What happens in this movie is so gonzo, scientifically, that it seems clear there is no other way to interpret it but metaphorically. That's what I called "confused messaging" the first time around, as it seemed arguable that what the Armitages do with blacks is as much out of a desire to be them as a hatred for them. But what's really happening in this movie is that Chris is imagining the worst possible thing that could happen when he's introduced to his white girlfriend's parents -- and that thing actually manifesting itself. Whether it "really" happens or whether the whole movie is meant to be taken as a metaphor is somewhat less important. The important part is that it is an expression of a fear that black people really carry around with them -- a paranoid fear, but just because they're paranoid doesn't mean that people aren't out to get them.

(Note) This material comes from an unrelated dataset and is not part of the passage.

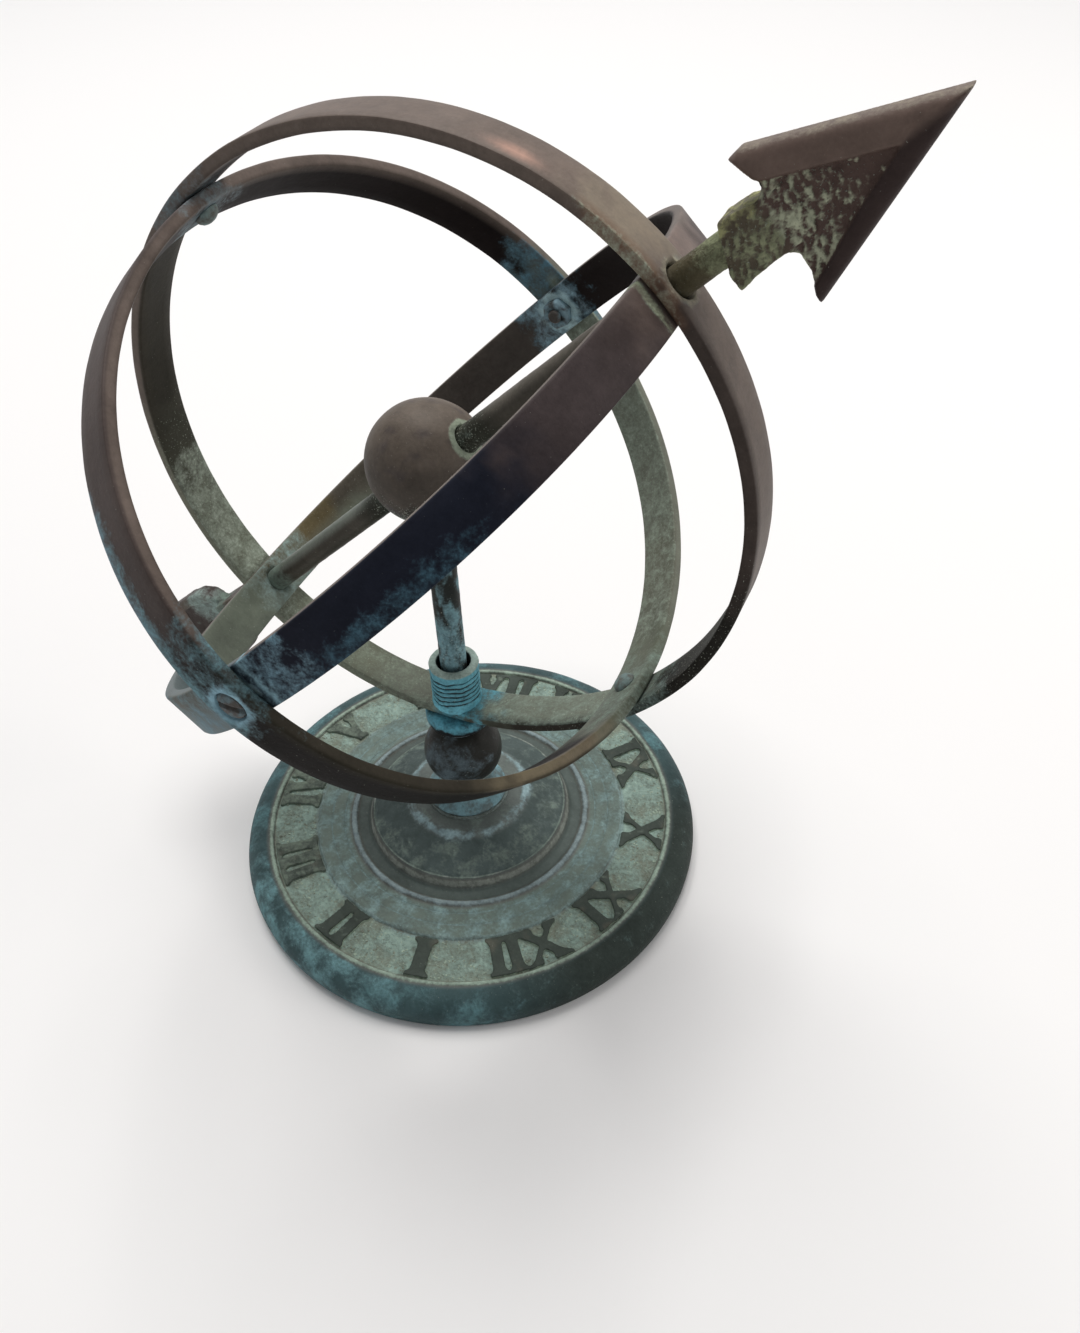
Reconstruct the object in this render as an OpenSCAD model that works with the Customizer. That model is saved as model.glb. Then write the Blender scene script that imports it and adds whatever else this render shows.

Because, as the world today continually tells us, they are. Maybe not in this exact way, but they are. And Get Out dramatizes this fear viscerally.

My reevaluation of Get Out is probably still not enough to make it a candidate for my top ten, as I still have nagging concerns about it. But it was great to watch it in a spirit of giving myself over to it, and not feeling defensive about it.

And thought it may not make my top ten, it no longer has to worry about being mired in the 50s.